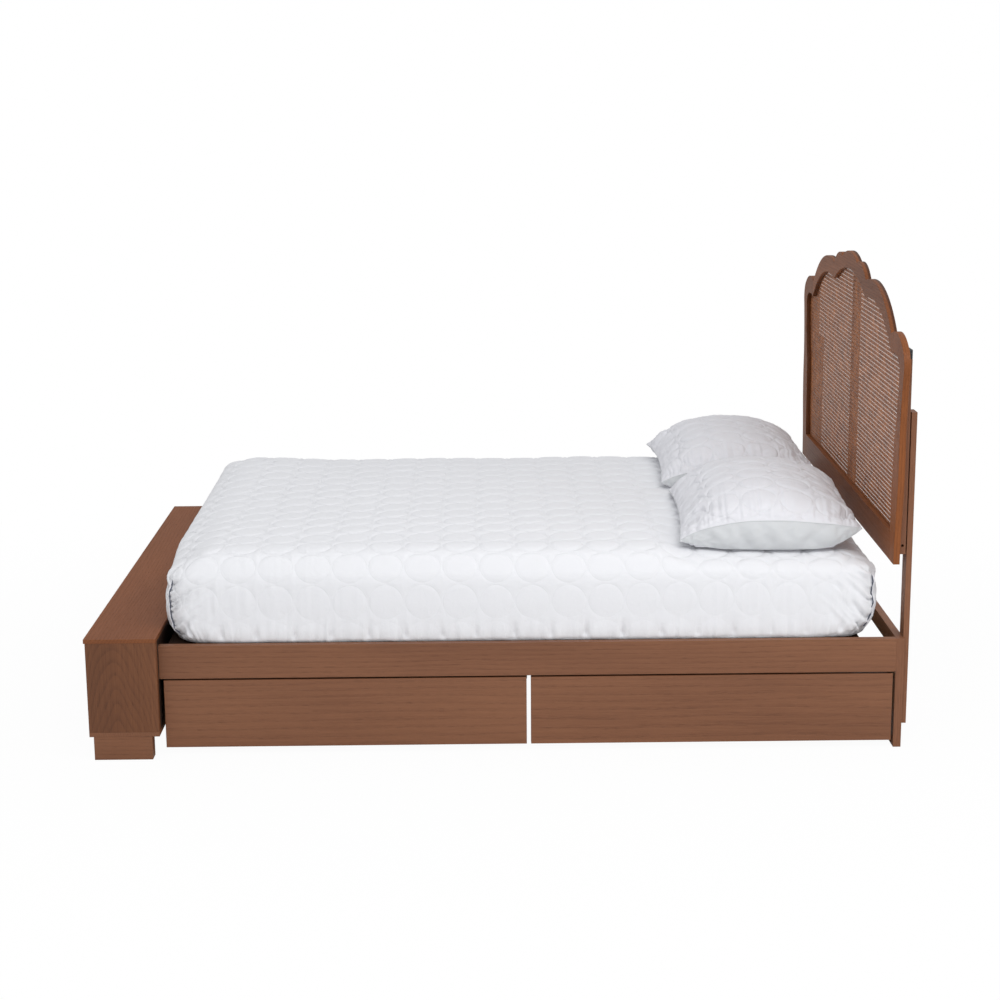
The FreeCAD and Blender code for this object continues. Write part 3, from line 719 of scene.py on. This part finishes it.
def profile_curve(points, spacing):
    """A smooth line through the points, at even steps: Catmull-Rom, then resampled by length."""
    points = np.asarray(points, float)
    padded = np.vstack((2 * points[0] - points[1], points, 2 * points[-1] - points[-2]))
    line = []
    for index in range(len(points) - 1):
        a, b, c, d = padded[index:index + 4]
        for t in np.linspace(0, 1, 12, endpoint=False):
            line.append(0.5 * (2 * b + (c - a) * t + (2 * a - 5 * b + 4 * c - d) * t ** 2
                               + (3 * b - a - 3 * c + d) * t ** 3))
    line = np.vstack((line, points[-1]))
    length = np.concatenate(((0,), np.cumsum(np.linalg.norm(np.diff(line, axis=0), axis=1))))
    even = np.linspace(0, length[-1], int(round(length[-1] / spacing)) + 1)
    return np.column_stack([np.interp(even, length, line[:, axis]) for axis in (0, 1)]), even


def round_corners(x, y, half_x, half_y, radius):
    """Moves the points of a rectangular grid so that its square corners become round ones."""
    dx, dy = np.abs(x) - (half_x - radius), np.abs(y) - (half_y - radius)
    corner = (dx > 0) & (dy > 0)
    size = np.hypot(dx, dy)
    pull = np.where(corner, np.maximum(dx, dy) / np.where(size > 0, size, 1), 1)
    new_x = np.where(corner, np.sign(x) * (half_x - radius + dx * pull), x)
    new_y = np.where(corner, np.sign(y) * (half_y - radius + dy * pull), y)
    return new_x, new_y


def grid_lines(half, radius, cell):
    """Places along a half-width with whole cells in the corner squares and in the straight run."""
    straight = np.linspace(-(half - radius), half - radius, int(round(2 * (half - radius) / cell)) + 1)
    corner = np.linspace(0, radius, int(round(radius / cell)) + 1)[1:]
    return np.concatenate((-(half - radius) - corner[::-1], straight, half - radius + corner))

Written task
Copy, please, exactly the lines that start at the first line of the data and end at the line containing "return new_x, new_y", both kept and no others.

Solution for this task
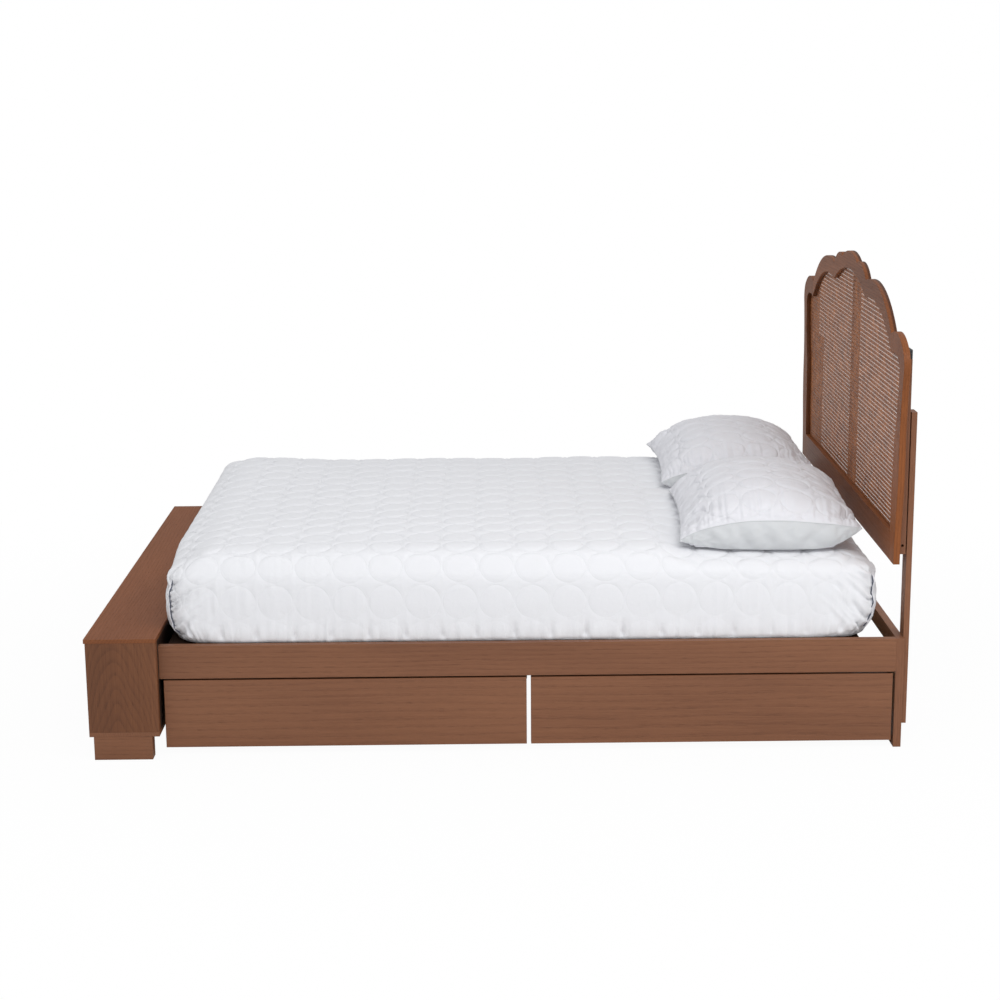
The FreeCAD and Blender code for this object continues. Write part 3, from line 719 of scene.py on. This part finishes it.
def profile_curve(points, spacing):
    """A smooth line through the points, at even steps: Catmull-Rom, then resampled by length."""
    points = np.asarray(points, float)
    padded = np.vstack((2 * points[0] - points[1], points, 2 * points[-1] - points[-2]))
    line = []
    for index in range(len(points) - 1):
        a, b, c, d = padded[index:index + 4]
        for t in np.linspace(0, 1, 12, endpoint=False):
            line.append(0.5 * (2 * b + (c - a) * t + (2 * a - 5 * b + 4 * c - d) * t ** 2
                               + (3 * b - a - 3 * c + d) * t ** 3))
    line = np.vstack((line, points[-1]))
    length = np.concatenate(((0,), np.cumsum(np.linalg.norm(np.diff(line, axis=0), axis=1))))
    even = np.linspace(0, length[-1], int(round(length[-1] / spacing)) + 1)
    return np.column_stack([np.interp(even, length, line[:, axis]) for axis in (0, 1)]), even


def round_corners(x, y, half_x, half_y, radius):
    """Moves the points of a rectangular grid so that its square corners become round ones."""
    dx, dy = np.abs(x) - (half_x - radius), np.abs(y) - (half_y - radius)
    corner = (dx > 0) & (dy > 0)
    size = np.hypot(dx, dy)
    pull = np.where(corner, np.maximum(dx, dy) / np.where(size > 0, size, 1), 1)
    new_x = np.where(corner, np.sign(x) * (half_x - radius + dx * pull), x)
    new_y = np.where(corner, np.sign(y) * (half_y - radius + dy * pull), y)
    return new_x, new_y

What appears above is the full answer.